Stress-test Profiling

Instead of precisely profiling the speed of processing 1 audio block, we can instead see how the browser performs if we try to run a ton of AudioWorkletProcessors at once and compare whether JS or WASM implementations differ.

I attempted this with a DSP/process method that simply plays back a loaded sound buffer (e.g. a drum loop .wav).

After attempting to run about 1000 instances of the same wasm processor concurrently I started seeing errors:

WebAssembly.Memory failed to reserve a large virtual memory region. This may be due to low configured virtual memory limits on this system.

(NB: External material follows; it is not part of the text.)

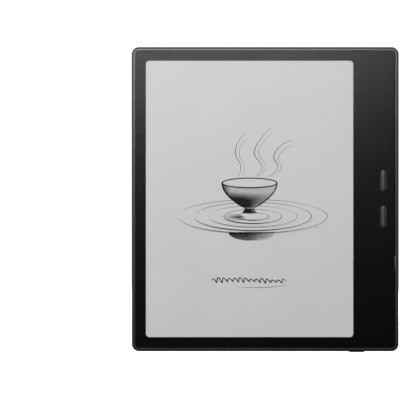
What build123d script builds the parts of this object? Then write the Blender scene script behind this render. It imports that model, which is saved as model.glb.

This isn’t all that suprising: for each of the 1000 nodes, I was allocating:

2 buffers the size of an audio block for input/output
the full audio buffer we’re playing back (~4MB in my case)

Empirically, it seems the JS implementation started to perform better than my wasm implementation for simple audio file playback at ~900 concurrent nodes (wasm started to have audio dropouts, JS implementation seemed more stable).

This isn’t all that interesting or surprising; in the wasm implementation we have extra overhead copying inputs to a Float32Array that is accessible to our wasm instance, and then copying the wasm’s outputs back over to JS-land.

Alas this wasn’t a terribly well-conceived test and my interest in going deeper dropped off.

Startup Time

Fetching the .wasm module, initializing memory, and instantiating a WebAssembly module clearly incurs some overhead that we wouldn’t have if just working in JS.

I didn’t profile this because its pretty minimal and manageable. In my case anyway, my .wasm files were pretty small so startup has no perceivable delay.

We should take care to cache .wasm bytes (the ArrayBuffers we decode after fetching a .wasm file) so we don’t re-fetch and re-decode each time we instantiate a new Node.

This is trivial to do by keeping a reference to each Promise we create for each .wasm we try to load and decode (see here).